* _Data lines_
* BEGIN *
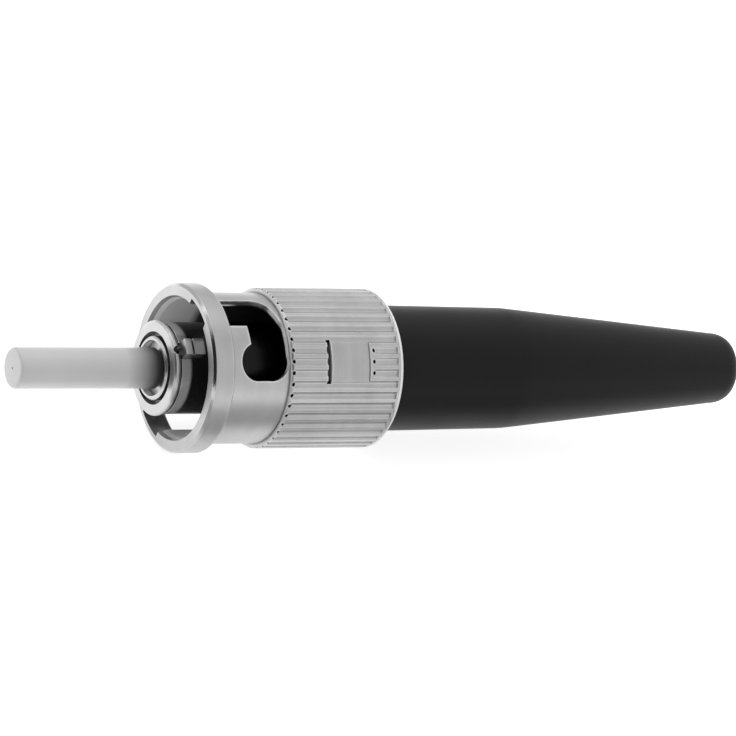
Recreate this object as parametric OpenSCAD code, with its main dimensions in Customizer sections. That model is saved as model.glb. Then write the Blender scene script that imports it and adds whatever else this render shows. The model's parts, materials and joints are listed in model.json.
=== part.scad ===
// Bayonet fibre plug: a ceramic ferrule in a turned plug body, a sprung coupling
// nut with two J-shaped slots, and a tapered rubber boot over the crimp neck.
// The axis is X. The ferrule points along -X and the cable leaves along +X.
// The origin is on the axis, at the front face of the ferrule's holder.
// Angles round the axis are counted from -Y towards +Z.

/* [Ferrule] */
// Diameter of the ferrule
ferrule_d = 2.5; // [2.4:0.01:2.6]
// How far the ferrule reaches out of its holder
ferrule_reach = 9.3; // [8:0.1:11]
// Diameter of the flat on the ferrule's tip
ferrule_tip_d = 2.3; // [1.6:0.1:2.4]
// Length of the tip's bevel
ferrule_tip_len = 0.1; // [0.05:0.05:0.5]
// How far the full diameter goes in behind the holder's face
ferrule_sink = 0.15; // [0.05:0.05:0.2]
// Diameter of the shank that the holder grips
shank_d = 2.1; // [1.9:0.1:2.1]
// Length of that shank
shank_len = 3.6; // [2.5:0.1:4]
// Diameter of the hole for the bare fibre
fibre_d = 0.13; // [0.12:0.01:0.2]
// Diameter of the funnel that leads the fibre in
funnel_d = 0.8; // [0.5:0.1:1.2]

/* [Ferrule holder] */
// Diameter of the holder where the plug body grips it
holder_d = 4.16; // [4.1:0.02:4.3]
// Length of the holder
holder_len = 4.8; // [4.4:0.1:6]
// Diameter of the recess round the ferrule
recess_d = 3.4; // [3.2:0.02:3.5]
// Depth of that recess
recess_depth = 0.5; // [0.3:0.1:1]
// Width of the open ring between the holder's front and the plug body
relief_gap = 0.28; // [0.2:0.02:0.32]
// Depth of that open ring
relief_depth = 0.6; // [0.3:0.1:1]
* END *
* _Problem description_
Every line of the data above should be reproduced word for word.

* _Output below_
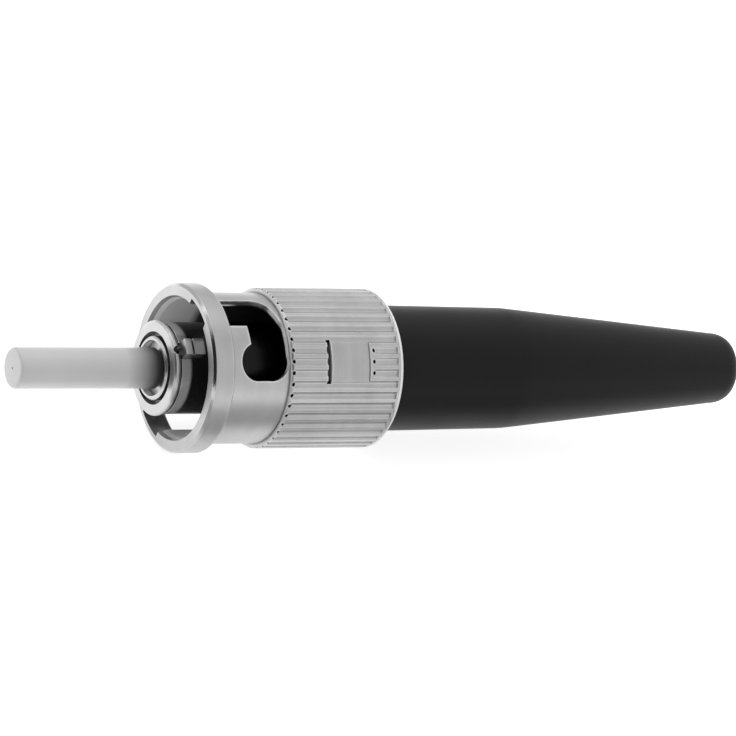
Recreate this object as parametric OpenSCAD code, with its main dimensions in Customizer sections. That model is saved as model.glb. Then write the Blender scene script that imports it and adds whatever else this render shows. The model's parts, materials and joints are listed in model.json.
=== part.scad ===
// Bayonet fibre plug: a ceramic ferrule in a turned plug body, a sprung coupling
// nut with two J-shaped slots, and a tapered rubber boot over the crimp neck.
// The axis is X. The ferrule points along -X and the cable leaves along +X.
// The origin is on the axis, at the front face of the ferrule's holder.
// Angles round the axis are counted from -Y towards +Z.

/* [Ferrule] */
// Diameter of the ferrule
ferrule_d = 2.5; // [2.4:0.01:2.6]
// How far the ferrule reaches out of its holder
ferrule_reach = 9.3; // [8:0.1:11]
// Diameter of the flat on the ferrule's tip
ferrule_tip_d = 2.3; // [1.6:0.1:2.4]
// Length of the tip's bevel
ferrule_tip_len = 0.1; // [0.05:0.05:0.5]
// How far the full diameter goes in behind the holder's face
ferrule_sink = 0.15; // [0.05:0.05:0.2]
// Diameter of the shank that the holder grips
shank_d = 2.1; // [1.9:0.1:2.1]
// Length of that shank
shank_len = 3.6; // [2.5:0.1:4]
// Diameter of the hole for the bare fibre
fibre_d = 0.13; // [0.12:0.01:0.2]
// Diameter of the funnel that leads the fibre in
funnel_d = 0.8; // [0.5:0.1:1.2]

/* [Ferrule holder] */
// Diameter of the holder where the plug body grips it
holder_d = 4.16; // [4.1:0.02:4.3]
// Length of the holder
holder_len = 4.8; // [4.4:0.1:6]
// Diameter of the recess round the ferrule
recess_d = 3.4; // [3.2:0.02:3.5]
// Depth of that recess
recess_depth = 0.5; // [0.3:0.1:1]
// Width of the open ring between the holder's front and the plug body
relief_gap = 0.28; // [0.2:0.02:0.32]
// Depth of that open ring
relief_depth = 0.6; // [0.3:0.1:1]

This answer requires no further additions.